È durato un’ora o poco più ma il tempo è volato. Guardando “Oratorio di Resurrezione” ci siamo accorti che il tempo era passato solo quando tutto era finito e noi ripiombati nella realtà di un piccolo teatro che va avanti senza finanziamenti pubblici e che nonostante questo riesce a offrire al suo pubblico splendide chicche. Entriamo nel piccolo teatro della Sala Magma il palco è al buio e lo spettacolo sta per iniziare. Il sipario va via e le luci sono solo un ricordo che afferrano l’attenzione in dettagli impercettibili e indistinti. La musica si muove e con lei forse dei piedi e delle braccia insieme a lamenti strazianti. Siamo all’inferno o in Paradiso? Ma è l’inferno in terra quello che ci sta davanti e che attanaglia i tre attori che aprono la scena (Antonio Starrantino, Francesca Fichera e Sabrina Tellico che quest’estate abbiamo ammirato in veste di diavolo tentatore nel Faust di Elio Gimbo). Gesù è stato crocifisso e le donne stanno piangendo. La storia la conosciamo tutti ma è la trasposizione offerta dall’autore, Renato Pennisi, che incanta. “Sin dagli anni Ottanta questo è un lavoro in progress, mille volte ripreso e abbandonato”. Poche le pagine che in questi anni Pennisi ha proposto pubblicamente, “soprattutto la sequenza di Simone di Cirene, sfidando il giudizio – e la censura – di una possibile inattualità del testo. In realtà l’approccio è laico, con ogni creatura rappresentata che si para debole e coraggiosa di fronte agli eventi. Smarrita di fronte al vertiginoso processo della creazione, alla sua smisurata bellezza, e all’inevitabile distruzione che ne consegue”.
E sono uomini semplici di tutti i giorni quelli che il regista ha voluto proporre sul palco, quelli che nel vivere il proprio quotidiano si interrogano sui misteri che riguardano la sfera individuale e collettiva. “È palese – ammette il regista Salvo Nicotra – che l’uomo abbia sempre cercato il superamento dei proprio limiti, che nel corso dei millenni si sia inoltrato sino all’estremo dell’esistenza nel tentativo di superarne il confine. L’ha fatto con la religione e la filosofia, poi l’avvento di Cristo e la sua resurrezione ha introdotto novità e riflessioni mai pensate prima. La poesia e il teatro non potevano ignorarlo. Neanche noi che abbiamo portato in scena un oratorio, una preghiera, laica quanto si vuole, ma pur sempre preghiera. Intrisa d’amore però, quell’amore insito nella “novella” cristiana che ho ritrovato anni fa allestendo l’Alcesti di Euripide.

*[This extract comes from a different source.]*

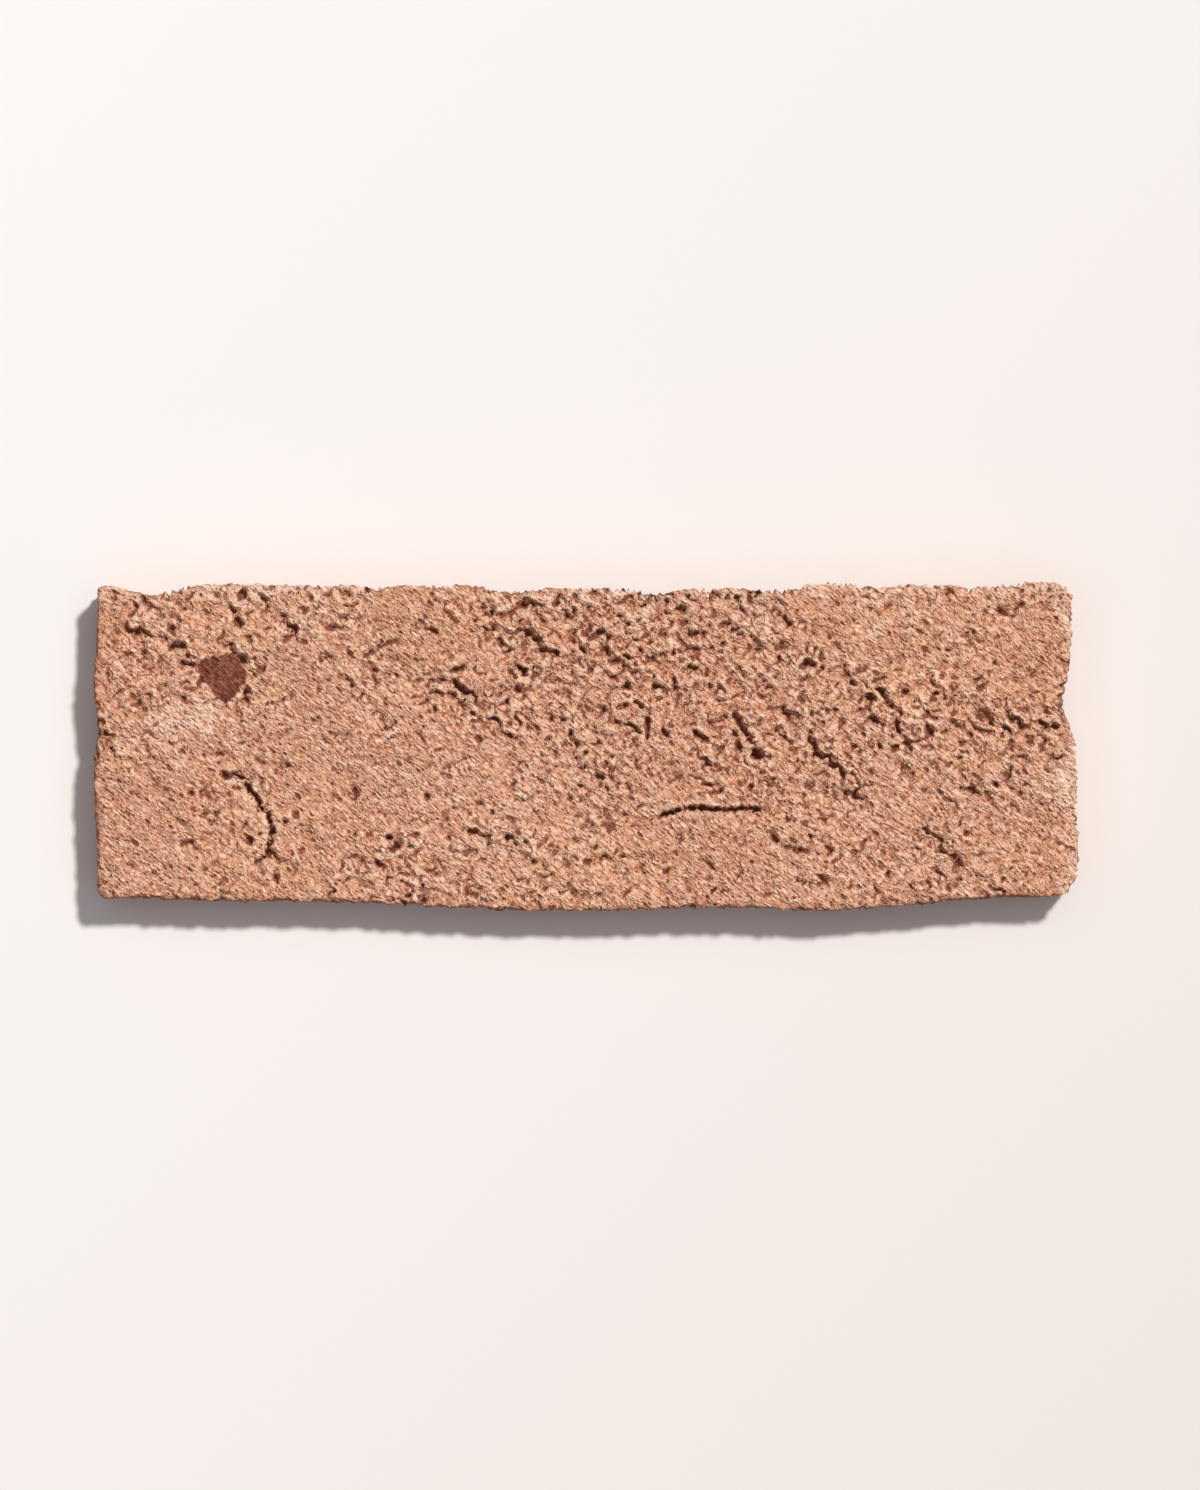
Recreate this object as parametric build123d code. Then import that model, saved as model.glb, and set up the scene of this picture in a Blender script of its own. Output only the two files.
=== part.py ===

“Portando in scena il testo di Pennisi abbiamo cercato di proporre qualcosa di originale – conclude Nicotra – che fosse il riassunto di tutte le sensibilità di chi ha contribuito a trasporre sul palco questo spettacolo in cui il dolore diventa canto e improvvisa gioia”.
Bravo il protagonista Antonio Caruso che ha collaborato a regia e costumi e con lui Salvo Disca che ha curato il commento musicale, Alfio Guzzetta che si è occupato dell’organizzazione e Orazio Indelicato direttore di scena.